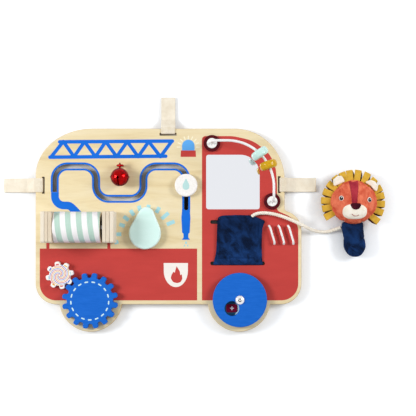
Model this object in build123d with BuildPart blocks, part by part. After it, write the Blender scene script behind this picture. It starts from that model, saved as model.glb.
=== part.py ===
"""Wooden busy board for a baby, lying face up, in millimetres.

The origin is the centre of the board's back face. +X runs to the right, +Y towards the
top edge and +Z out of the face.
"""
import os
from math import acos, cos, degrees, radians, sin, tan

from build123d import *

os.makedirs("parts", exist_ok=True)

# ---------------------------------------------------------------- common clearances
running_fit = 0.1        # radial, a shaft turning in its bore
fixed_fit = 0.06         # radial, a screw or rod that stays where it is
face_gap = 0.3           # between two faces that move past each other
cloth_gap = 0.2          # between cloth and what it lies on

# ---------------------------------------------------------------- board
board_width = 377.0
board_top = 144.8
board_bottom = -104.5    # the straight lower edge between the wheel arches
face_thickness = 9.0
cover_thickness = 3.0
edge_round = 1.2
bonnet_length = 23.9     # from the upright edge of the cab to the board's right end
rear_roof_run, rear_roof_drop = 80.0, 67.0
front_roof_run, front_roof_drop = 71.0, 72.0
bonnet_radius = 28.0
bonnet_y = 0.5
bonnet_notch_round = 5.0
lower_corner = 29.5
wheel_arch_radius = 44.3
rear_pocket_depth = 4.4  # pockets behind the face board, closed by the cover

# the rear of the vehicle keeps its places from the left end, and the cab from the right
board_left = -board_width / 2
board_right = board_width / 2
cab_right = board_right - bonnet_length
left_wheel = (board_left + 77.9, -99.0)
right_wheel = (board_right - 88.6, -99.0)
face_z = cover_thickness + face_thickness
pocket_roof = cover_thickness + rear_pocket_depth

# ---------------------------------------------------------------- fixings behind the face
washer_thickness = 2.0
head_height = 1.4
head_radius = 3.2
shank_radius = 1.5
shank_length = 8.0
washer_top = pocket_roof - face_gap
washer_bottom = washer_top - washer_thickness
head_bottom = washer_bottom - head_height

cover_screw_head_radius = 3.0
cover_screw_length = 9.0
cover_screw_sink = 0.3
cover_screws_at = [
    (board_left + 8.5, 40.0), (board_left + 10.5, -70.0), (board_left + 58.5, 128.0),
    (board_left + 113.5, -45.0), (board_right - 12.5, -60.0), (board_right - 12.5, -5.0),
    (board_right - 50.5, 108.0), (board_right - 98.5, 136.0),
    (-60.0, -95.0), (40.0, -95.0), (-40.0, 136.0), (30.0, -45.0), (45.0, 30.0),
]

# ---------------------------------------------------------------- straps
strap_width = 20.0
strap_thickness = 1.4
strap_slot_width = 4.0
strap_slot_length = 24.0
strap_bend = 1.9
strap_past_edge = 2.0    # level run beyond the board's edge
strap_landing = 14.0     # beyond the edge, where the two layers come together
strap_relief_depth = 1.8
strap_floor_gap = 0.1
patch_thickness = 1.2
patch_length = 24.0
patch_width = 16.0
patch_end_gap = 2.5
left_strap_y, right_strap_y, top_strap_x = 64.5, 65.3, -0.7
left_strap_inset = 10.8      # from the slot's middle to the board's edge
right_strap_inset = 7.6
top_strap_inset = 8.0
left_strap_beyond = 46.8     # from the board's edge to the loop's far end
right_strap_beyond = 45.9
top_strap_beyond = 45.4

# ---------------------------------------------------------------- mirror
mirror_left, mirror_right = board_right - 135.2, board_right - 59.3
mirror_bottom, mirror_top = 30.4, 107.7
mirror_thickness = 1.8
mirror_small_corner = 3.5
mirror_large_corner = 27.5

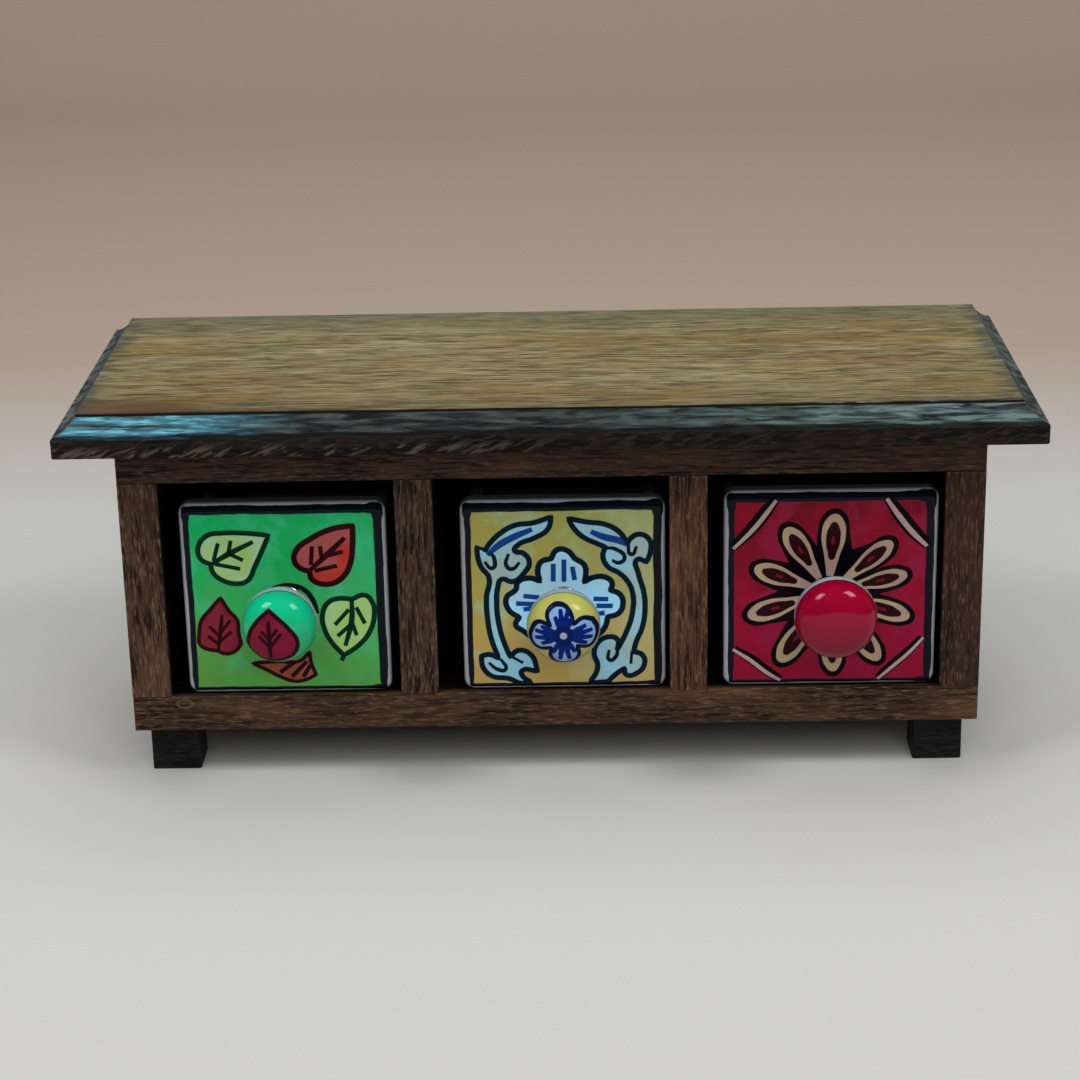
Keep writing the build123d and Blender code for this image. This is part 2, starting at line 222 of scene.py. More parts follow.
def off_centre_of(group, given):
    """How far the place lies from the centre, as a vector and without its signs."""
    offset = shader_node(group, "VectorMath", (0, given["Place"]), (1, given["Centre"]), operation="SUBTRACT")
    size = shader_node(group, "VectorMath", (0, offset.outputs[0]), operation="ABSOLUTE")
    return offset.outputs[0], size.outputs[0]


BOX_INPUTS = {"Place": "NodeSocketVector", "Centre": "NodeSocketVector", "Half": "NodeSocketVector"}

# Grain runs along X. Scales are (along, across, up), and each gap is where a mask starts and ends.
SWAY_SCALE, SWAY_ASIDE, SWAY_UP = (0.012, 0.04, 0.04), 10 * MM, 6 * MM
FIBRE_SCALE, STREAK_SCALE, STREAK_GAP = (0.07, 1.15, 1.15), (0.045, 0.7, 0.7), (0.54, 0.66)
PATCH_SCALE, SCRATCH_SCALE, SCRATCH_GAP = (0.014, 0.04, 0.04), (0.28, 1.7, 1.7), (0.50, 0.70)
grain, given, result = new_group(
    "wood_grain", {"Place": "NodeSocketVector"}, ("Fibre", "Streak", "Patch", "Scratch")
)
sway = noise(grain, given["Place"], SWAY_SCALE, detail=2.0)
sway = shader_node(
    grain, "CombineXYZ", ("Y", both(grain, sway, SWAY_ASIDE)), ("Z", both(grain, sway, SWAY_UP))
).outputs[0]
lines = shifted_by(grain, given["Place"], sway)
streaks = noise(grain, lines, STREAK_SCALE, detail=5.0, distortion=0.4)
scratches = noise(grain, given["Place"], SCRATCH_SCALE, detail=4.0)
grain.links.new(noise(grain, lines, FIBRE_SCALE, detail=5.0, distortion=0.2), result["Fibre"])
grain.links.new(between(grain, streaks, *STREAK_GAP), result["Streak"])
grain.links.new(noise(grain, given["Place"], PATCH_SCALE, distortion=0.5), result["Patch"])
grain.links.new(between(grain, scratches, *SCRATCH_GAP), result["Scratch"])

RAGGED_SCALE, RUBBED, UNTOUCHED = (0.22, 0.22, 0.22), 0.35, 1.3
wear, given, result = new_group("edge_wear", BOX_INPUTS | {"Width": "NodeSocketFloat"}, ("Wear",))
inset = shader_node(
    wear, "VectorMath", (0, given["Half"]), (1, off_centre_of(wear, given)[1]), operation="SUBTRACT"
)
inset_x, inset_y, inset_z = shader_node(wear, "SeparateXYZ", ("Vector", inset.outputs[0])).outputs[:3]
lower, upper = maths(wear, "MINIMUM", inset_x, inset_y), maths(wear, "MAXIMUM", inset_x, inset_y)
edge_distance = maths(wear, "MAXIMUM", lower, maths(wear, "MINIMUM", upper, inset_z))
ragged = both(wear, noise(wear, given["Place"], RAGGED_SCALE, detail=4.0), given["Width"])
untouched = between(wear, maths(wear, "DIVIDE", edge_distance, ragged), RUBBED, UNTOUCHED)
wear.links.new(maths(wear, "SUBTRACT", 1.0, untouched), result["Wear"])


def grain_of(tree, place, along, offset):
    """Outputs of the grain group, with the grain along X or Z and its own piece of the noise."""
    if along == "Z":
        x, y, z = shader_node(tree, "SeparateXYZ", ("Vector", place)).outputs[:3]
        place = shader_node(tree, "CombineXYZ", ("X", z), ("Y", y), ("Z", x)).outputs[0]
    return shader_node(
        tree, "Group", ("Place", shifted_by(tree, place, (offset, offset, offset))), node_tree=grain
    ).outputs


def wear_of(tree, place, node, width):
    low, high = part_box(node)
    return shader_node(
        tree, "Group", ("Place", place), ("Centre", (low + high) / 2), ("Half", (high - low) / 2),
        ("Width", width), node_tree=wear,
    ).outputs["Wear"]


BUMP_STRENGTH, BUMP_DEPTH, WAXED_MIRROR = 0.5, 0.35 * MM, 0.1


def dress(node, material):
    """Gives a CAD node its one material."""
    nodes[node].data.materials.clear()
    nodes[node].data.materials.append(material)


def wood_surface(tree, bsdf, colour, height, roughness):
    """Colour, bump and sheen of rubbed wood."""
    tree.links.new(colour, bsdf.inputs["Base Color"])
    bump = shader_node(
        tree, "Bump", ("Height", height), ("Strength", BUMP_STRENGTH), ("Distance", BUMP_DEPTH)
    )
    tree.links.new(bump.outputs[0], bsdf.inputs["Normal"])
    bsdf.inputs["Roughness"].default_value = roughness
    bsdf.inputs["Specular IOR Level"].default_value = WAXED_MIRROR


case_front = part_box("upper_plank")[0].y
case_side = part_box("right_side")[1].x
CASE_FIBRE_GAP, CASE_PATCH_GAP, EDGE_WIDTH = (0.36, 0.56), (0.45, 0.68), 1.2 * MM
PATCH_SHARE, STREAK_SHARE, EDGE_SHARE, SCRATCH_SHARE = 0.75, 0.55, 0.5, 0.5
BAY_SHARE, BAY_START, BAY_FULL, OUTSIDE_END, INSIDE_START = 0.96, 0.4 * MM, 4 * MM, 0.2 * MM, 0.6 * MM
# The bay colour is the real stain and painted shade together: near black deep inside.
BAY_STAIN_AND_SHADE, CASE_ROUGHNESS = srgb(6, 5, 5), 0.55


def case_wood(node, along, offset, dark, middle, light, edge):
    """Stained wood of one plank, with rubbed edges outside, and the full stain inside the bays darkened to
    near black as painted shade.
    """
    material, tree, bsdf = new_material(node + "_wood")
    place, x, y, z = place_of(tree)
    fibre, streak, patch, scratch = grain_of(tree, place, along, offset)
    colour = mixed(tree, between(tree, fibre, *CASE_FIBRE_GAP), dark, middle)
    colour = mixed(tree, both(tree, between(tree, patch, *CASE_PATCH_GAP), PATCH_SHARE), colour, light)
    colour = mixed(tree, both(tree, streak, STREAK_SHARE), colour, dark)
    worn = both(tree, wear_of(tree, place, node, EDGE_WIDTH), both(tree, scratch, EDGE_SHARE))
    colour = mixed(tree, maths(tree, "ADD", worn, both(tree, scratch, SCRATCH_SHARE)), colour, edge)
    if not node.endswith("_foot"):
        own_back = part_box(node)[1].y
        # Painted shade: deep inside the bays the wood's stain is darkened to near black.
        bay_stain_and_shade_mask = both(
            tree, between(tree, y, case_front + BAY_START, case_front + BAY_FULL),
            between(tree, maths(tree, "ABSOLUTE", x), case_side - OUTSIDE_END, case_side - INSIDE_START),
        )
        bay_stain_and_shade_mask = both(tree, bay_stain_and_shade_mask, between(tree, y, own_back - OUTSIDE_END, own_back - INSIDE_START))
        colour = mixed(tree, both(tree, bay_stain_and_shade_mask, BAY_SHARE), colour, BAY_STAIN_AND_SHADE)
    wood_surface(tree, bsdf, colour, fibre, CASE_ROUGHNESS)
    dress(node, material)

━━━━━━

• [Written problem] Using the material above, quote the first line and each line after it, stopping at and including the line that holds "up, in millimetres.".

• [The response]
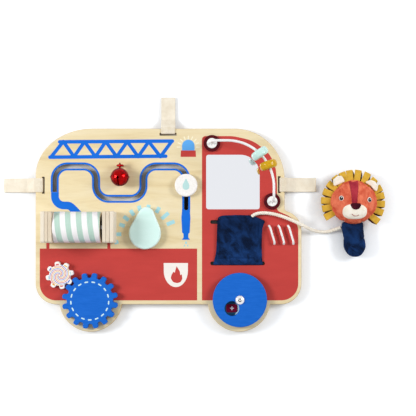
Model this object in build123d with BuildPart blocks, part by part. After it, write the Blender scene script behind this picture. It starts from that model, saved as model.glb.
=== part.py ===
"""Wooden busy board for a baby, lying face up, in millimetres.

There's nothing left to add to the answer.